Many of John “Searchblog” Battelle’s predictions for 2005 seem like near certainties, e.g., a fractious year for the blogosphere and trouble for those who expect major revenues from blogging.

Two trends I hope 2005 proves that Battelle’s predictions missed:

Metadata-enhanced search. Will be ad hoc and pragmatic, pulling useful bits from private sources and people following officious Semantic Web and lowercase semantic web practices.

Proliferation of niche web scale search engines. Anyone can be a small-scale google, crawling the portions of the web cared about and offering search options specific to a niche. The requisite hardware and bandwidth are supercheap and the Nutch open source search engine makes implementation trivial.

The Creative Commons search engine is a harbinger of both trends.

Battelle’s look ahead spans the web, not just web search. Possibly the biggest trend missing from his list is the rise of weblications. Egads, I have to learn DHTML, and it isn’t 1997!

A few of my near certainties: lots of desktop search innovation, very slow progress on making multimedia work with the web and usable security, open source slogs toward world domination, and most things get cheaper and more efficient.

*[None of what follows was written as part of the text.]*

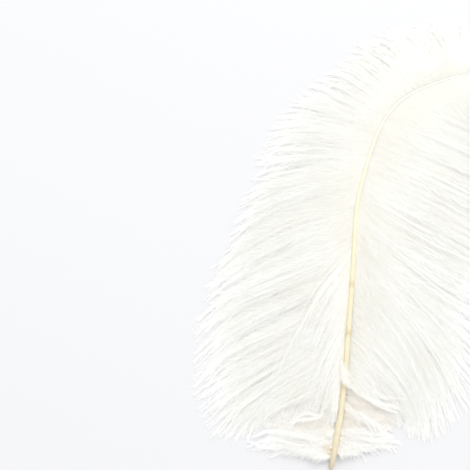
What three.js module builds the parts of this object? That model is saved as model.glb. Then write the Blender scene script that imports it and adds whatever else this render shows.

Center for Decentralization

Wednesday, December 15th, 2004

This evening I had the pleasure of attending an open house for the CommerceNet Labs center for decentralization or Zlab. I’ve been meaning to write about Zlab for awhile, and I’m taking advantage of tonight’s event to write without having anything to say.

If I may boil down Zlab’s aim to one paraphrase: Make software that works the way a fully decentralized society would work.

Check out their The Now Economy for a flurry of deep items concerning decentralized commerce and net infrastructure, lab projects that abet the above aim and publications. Of personal interest, see Nutch: A Flexible and Scalable Open-Source Web Search Engine, which uses the Creative Commons search engine to demonstrate how a Nutch plugin is implemented.

Calorie Restriction vs. Accelerating Change

Tuesday, December 14th, 2004

Over a month ago I attended Accelerating Change 2004. I agree with Peter McCluskey’s take: an unexpected but mostly well done and welcome focus on current developments and lots of excitement about virtual worlds, Second Life in particular. Virtual words offer a low cost platform for economic, social and even physical object experimentation, prototyping and more. Virtual worlds are the future! Pity I never was much of an enthusiast for MUDs or video games, so I have a couple decades’ worth of catching up to do.

Had it not been held across the continent (South Carolina) I would’ve preferred to attend the conflicting 3rd Annual Calorie Restriction Society Conference. The first two CR conferences were lots of fun, with a good mix of learning from CRONies (CRON is Calorie Restriction with Optimal Nutrition) far more serious than me and talks by academics studying CR and aging mechanisms.

Dean Pomerleau, whose site is well worth visiting, took notes on approximately every CR 2004 talk: day 1, day 2, and day 3.